Perfect Enough for Church?
1 Corinthians 5:9,10 I wrote to you in my letter not to associate with sexually immoral people— not at all meaning the sexually immoral of this world… since then you would need to go out of the world.
Have you ever felt like you were too out of shape to go to the gym? I have been there. Having missed a few weeks or months, put on a few pounds and gotten a little gooey, I have had that feeling of dread, just thinking about returning. I know that once I get back into it, I will feel better, but that first step is often the hardest one. This is of course, a fool’s thinking. It is precisely because I am out of shape that I need to go back. Just as it is the sick who need a doctor, it is the out of shape who need the gym.
Likewise, it is those who are lost and enslaved to self who need God. In today’s passage, Paul briefly addressed those outside the faith and provides some guidance regarding our attitude towards them. After chastising the Corinthian church (yesterday’s passage) for tolerating a leader’s incestuous relationship, Paul told them that they are not to hold the world to the same standard to which they hold themselves. Though the church is not to tolerate such gross sin in its members, the church is not to expect the same of the world.
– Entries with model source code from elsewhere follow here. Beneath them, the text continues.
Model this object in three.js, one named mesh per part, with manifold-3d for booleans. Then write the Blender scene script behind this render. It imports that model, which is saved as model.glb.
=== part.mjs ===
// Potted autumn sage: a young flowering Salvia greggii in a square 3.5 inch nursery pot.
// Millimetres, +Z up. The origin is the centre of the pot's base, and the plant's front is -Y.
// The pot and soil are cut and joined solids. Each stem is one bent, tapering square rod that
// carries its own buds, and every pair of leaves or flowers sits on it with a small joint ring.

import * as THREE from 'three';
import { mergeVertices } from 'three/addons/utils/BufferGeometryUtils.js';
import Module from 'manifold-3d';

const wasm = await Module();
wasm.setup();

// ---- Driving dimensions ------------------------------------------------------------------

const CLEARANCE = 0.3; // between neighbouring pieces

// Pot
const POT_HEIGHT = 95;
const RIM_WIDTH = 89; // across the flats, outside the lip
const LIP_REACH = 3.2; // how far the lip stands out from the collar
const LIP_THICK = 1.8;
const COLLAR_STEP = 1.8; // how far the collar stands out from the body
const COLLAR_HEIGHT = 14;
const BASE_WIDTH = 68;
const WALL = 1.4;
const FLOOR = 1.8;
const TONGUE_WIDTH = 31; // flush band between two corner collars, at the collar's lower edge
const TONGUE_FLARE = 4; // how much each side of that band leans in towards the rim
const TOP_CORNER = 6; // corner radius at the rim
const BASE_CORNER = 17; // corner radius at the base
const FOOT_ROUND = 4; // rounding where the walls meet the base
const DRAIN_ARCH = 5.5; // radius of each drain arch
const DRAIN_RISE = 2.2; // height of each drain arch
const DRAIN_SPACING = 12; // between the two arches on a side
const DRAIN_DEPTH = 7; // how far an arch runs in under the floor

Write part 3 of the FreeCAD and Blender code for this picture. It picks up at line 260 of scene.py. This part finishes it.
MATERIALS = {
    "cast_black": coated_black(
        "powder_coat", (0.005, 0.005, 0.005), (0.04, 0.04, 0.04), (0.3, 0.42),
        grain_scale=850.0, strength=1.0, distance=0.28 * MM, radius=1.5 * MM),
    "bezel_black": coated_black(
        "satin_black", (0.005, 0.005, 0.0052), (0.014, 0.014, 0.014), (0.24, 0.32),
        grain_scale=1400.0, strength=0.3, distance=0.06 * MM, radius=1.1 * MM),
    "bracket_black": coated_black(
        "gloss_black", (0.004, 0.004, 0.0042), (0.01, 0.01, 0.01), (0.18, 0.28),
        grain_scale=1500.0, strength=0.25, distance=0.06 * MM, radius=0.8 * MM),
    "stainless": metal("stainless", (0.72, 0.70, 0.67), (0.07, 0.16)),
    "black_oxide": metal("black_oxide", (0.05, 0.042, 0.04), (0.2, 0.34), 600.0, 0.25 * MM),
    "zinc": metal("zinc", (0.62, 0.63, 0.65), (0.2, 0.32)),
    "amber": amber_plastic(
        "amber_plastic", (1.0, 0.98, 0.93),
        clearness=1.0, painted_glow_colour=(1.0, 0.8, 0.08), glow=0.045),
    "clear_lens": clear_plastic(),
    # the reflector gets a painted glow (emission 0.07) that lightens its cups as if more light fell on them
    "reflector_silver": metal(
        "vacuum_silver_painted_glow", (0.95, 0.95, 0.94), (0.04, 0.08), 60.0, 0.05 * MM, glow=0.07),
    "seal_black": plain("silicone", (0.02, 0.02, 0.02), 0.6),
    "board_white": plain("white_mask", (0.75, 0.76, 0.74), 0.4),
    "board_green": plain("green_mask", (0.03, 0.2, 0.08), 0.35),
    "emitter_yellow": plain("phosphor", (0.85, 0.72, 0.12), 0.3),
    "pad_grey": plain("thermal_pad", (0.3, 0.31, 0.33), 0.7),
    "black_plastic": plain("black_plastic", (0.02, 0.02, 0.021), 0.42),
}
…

I have often gotten this wrong I think. Knowing the rules, I have expected those who do not share my faith to follow them. When they do not, I feel some responsibility to let them know that I look down on them. When I encounter those engaged in that which I feel to be grossly destructive behavior, I feel compelled to judge and let it be known that I am judging.
As Christians, we often feel that we are taking a stand for God when we turn up our noses at the world. It is not just that we abstain from certain behaviors, we must let our neighbors know that we disapprove of them. Thus, we communicate this sense that if they ever want to know our God, they must first clean up their lives. You are welcome in my church as long as you cut your hair, stop drinking, stop smoking and renounce all of your destructive behavior. Let me know when you are perfect, like me, and I’ll welcome you into my faith.
To this, Paul said that we are not tasked with judging the world. What have I to do with judging outsiders? God judges those outside (vv. 12,13). Though we are not to tolerate sexual impropriety in the church, it is not our duty to hold the rest of the world to the same standard.
I met a man in treatment who, because of his destructive behavior, decided that he could never be a Christian. Though he desperately wanted sobriety and God, he felt that he could never come to God as he could not clean up his life enough to meet him. Somewhere, he had learned that he needed to be transformed in order to meet God.
This is of course, the opposite of the gospel message. We need God precisely because we cannot transform on our own. Left to our own devices, we are lost. We do not get in shape so we can go to the gym. We go to the gym to get in shape. Likewise, we do not get well so we may come to God. We come to God so we may be healed.